Cette famille, c'est la mienne. Elle a pour noms: Charton, Diolez, Clément, Colle...., ce sont les hommes du peuple dont parle Bossuet:

"Il y a des hommes qui, sous le poids des jours, sans cesse exposés au soleil, à la pluie, au vent, à toutes les intempéries des saisons, labourent la terre, déposent en son sein, avec la semence qui fructifiera, une portion de leur force et de leur vie, en obtiennent ainsi, à la sueur de leur front, la nourriture nécessaire à tous. Ils gardent et nourrissent les bestiaux et font les grands et menus ouvrages de la campagne et des villes.

Ces hommes-là sont des hommes du peuple.

D'autres exploitent les forêts, les carrières, les mines, descendent à d'immenses profondeurs dans les entrailles du sol, afin d'en extraire le sel, la houille, le minerai, tous les matériaux indispensables aux métiers, aux arts. Ceux-ci, comme les premiers vieillissent dans un dur labeur, pour procurer à tous les choses dont tous ont besoin.

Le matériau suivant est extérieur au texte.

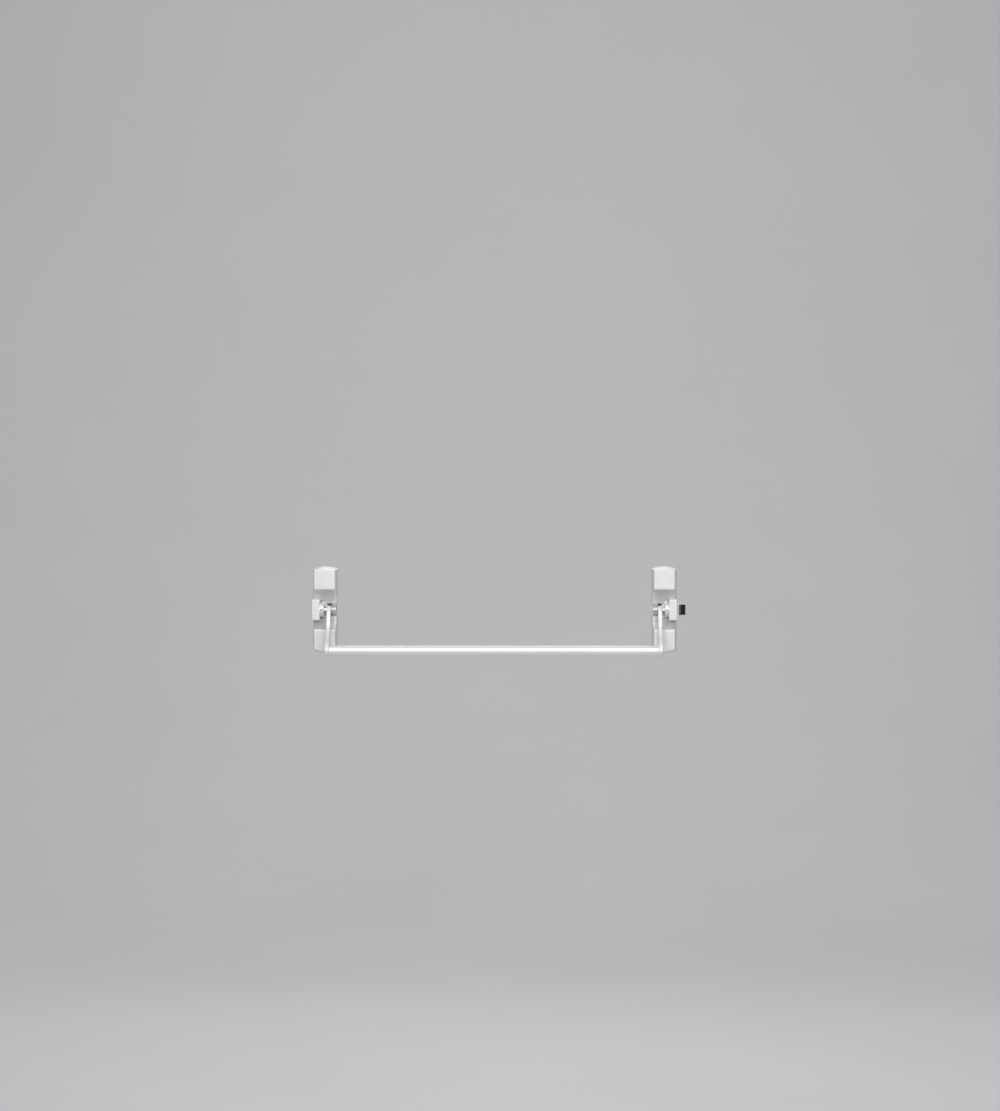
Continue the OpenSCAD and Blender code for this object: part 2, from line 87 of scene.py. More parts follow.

Ces hommes-là sont des hommes du peuple.

D’autres fondent les métaux, les façonnent, leur donnent des formes qui les rendent propres à mille usages variés; d'autres travaillent le bois, d'autres tissent la laine, le lin, la soie, fabriquent les étoffes diverses.

Ce sont encore des hommes du peuple.

Et qui prend les armes pour la patrie, qui la défend, qui donne pour elle ses plus belles années, et ses veilles et son sang? Qui se dévoue et meurt pour la sécurité des autres, pour leur assurer les tranquilles jouissances du foyer domestique, si ce n'est les enfants du peuple?

Quelle injustice que les pauvres portent tout le fardeau et que tout le poids des misères aille fondre sur leurs épaules! Nous sommes tous pétris d'une seule masse, il ne peut y avoir de différence entre de la boue et de la boue, pourquoi alors voit-on d'un côté la joie, l'abondance et de l'autre la tristesse, le désespoir, la misère et le mépris.